Especially since this rite of passage to manhood comes parcelled with a string of complications that put in the shade the tribal rights it confers to marry and inherit. Gruesome things like “sepsis, genital mutilation, gangrenous penis, excessive bleeding, septicaemia, gangrene, permanent disability from complete or partial amputation of glans or shaft, the formation of a skin-bridge between shaft and glans, urinary retention, ulcers, loss of sensitivity, sexual dysfunction and oedema of the glans”, to cite from the litany identified in an Eastern Cape study.
Oh, and let’s not forget the most important one — death. So far, this winter’s circumcision season has led to the hospitalisation of 141 and the death of 14 young men around the country. Over the past five years more than a 1,000 have died and each year South African hospitals perform hundreds of genital amputations.
There is an upside to all these involuntarily emasculated men, in sparking medical innovation. In December last year an SA team performed the world’s first successful penile transplant.
The patient was clearly thrilled with the results and soon got his girlfriend pregnant. It is not known, if the infant is male, whether junior will be exposed to the same butchery as dad, or whether the boykie’s name will be put down at birth — as one is forced to do with the best schools — with a top-class initiation college.
Such trauma is quite unnecessary, since this ancient practice is not complicated. Tribal whiteys also have their peckers pecked, but tend to have it done in a sterile hospital environment. Consequently, in the United States a relatively paltry – any surgery carries some risk – 35 deaths are attributed annually to circumcision.
And since voluntary male circumcision can be a powerful tool against the spread of HIV – it is estimated to reduce risk in Africa by 60% – it would make sense for the government to do everything possible to make this a safe procedure. But as with virtually every issue that President Jacob Zuma’s incompetent administration confronts, expediency always trumps good governance.
Despite continuing deaths from unsafe tribal circumcisions, no one has ever been prosecuted for culpable homicide or in terms of any other serious charge. According to the National Prosecuting Authority there are currently only 10 cases relating to circumcision before the courts and all are for operating an unlicensed initiation school.
“Most cases are withdrawn for various reasons,” NPA spokesperson Luvuyo Mfaku concedes. “But we are engaging traditional leaders by arranging workshops because we believe we first have to educate before we can be harsh on them.”
So pussyfooting around cultural traditions is elevated above all other constitutional rights, including the right to life. The NPA’s reluctance to prosecute kidnapping – this week 19 boys were rescued from a Soweto initiation school and taken to a place of safety – maiming and killing of young males is a function of Zuma’s cultivation of the conservative, rural political constituency.
Traditional leaders are courted and pampered, never challenged or offended. Last month the government upped by more than 28% the annual payment for the country’s 5,000 headmen and women to R84,125.

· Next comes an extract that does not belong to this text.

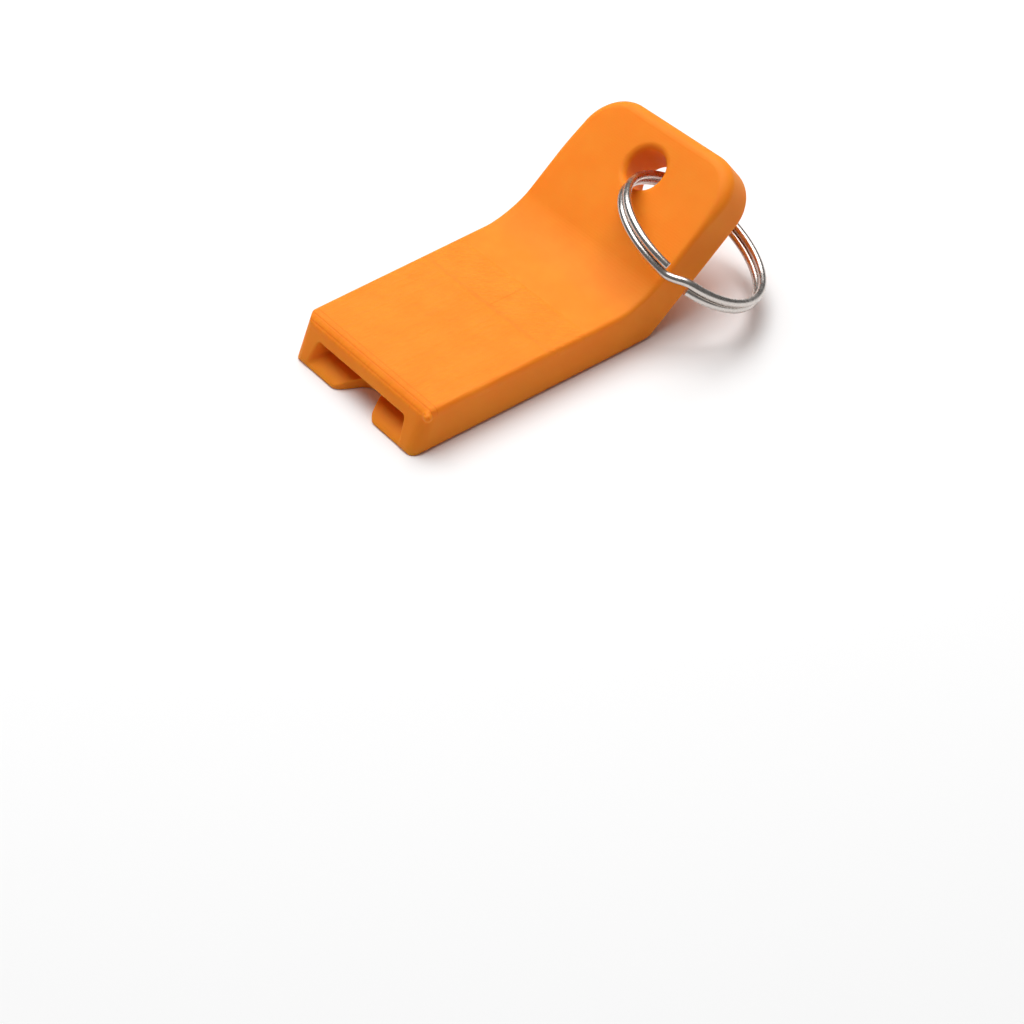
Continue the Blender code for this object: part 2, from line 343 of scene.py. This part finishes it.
def surface_net(field, low, high, step):
    """Quads over a field's zero level: a point in each grid cell that it crosses."""
    counts = [int(np.ceil((b - a) / step)) + 1 for a, b in zip(low, high)]
    axes = [a + step * np.arange(n, dtype=np.float64) for a, n in zip(low, counts)]
    values = grid_values(field, axes)
    found = [crossed_edges(values, axis) for axis in range(3)]
    quads = np.concatenate([cells for cells, _ in found])
    places = np.concatenate([np.repeat(crossings, 4, axis=0) for _, crossings in found])
    used, where = np.unique(quads.ravel(), return_inverse=True)
    share = np.bincount(where)
    points = np.stack([np.bincount(where, places[:, k]) / share for k in range(3)], 1)
    return np.array(low) + points * step, np.searchsorted(used, quads)


def gradient(field, points):
    steps = np.eye(3) * SLOPE_REACH
    change = [field(points + s) - field(points - s) for s in steps]
    return np.stack(change, -1) / (2 * SLOPE_REACH)


def settle(field, points):
    """Moves points onto the field's zero level."""
    for _ in range(SETTLE_ROUNDS):
        slope = gradient(field, points)
        size = np.maximum((slope ** 2).sum(-1), LEAST_SLOPE ** 2)
        points = points - slope * (field(points) / size)[:, None]
    return points


def mesh_object(name, points, faces):
    mesh = bpy.data.meshes.new(name)
    mesh.from_pydata(points.tolist(), [], faces.tolist())
    mesh.validate()
    made = bpy.data.objects.new(name, mesh)
    bpy.context.scene.collection.objects.link(made)
    return made


def evaluated_mesh(piece):
    bpy.context.view_layer.update()
    return bpy.data.meshes.new_from_object(
        piece.evaluated_get(bpy.context.evaluated_depsgraph_get()))


def thin_out(piece, share):
    """Leaves a share of a piece's triangles."""
    thin = piece.modifiers.new("thin", "DECIMATE")
    thin.ratio = share
    rough = piece.data
    name = rough.name
    piece.data = evaluated_mesh(piece)
    piece.modifiers.clear()
    bpy.data.meshes.remove(rough)
    piece.data.name = name


def shade_by_field(mesh, field):
    """Takes a mesh's shading normals from the field, which is smoother than the triangles."""
    mesh.shade_smooth()
    where = np.empty(len(mesh.vertices) * 3)
    mesh.vertices.foreach_get("co", where)
    normals = gradient(field, where.reshape(-1, 3))
    normals /= np.linalg.norm(normals, axis=1)[:, None]
    mesh.normals_split_custom_set_from_vertices(normals.tolist())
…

Similarly, the profligate Zulu king’s household grows ever more lavish, with an annual budget of R54m that the king says is woefully inadequate. One cannot, in all fairness, blame His Majesty. He is merely trying to keep up with the Zumas, in their R246m pad down the drag at Nkandla.
There is other evidence of government’s cavalier willingness to literally sacrifice life and limb to political expediency. As part of its campaign to combat HIV by encouraging medical circumcision, the national health department tested a non-surgical, disposable circumcision device that allows the procedure to be easily performed by nurses, freeing up doctors and operating theatres.
The device, endorsed by the World Health Organisation and already used in Rwanda, Uganda and Kenya, sailed through all the clinical trials. However, it is not going to be used in SA, after all.
The Congress of SA Trade Unions informed the government that the device was completely unacceptable because it is made in Israel. Were it to be introduced in state hospitals, Cosatu nurses would be instructed to refuse to use it.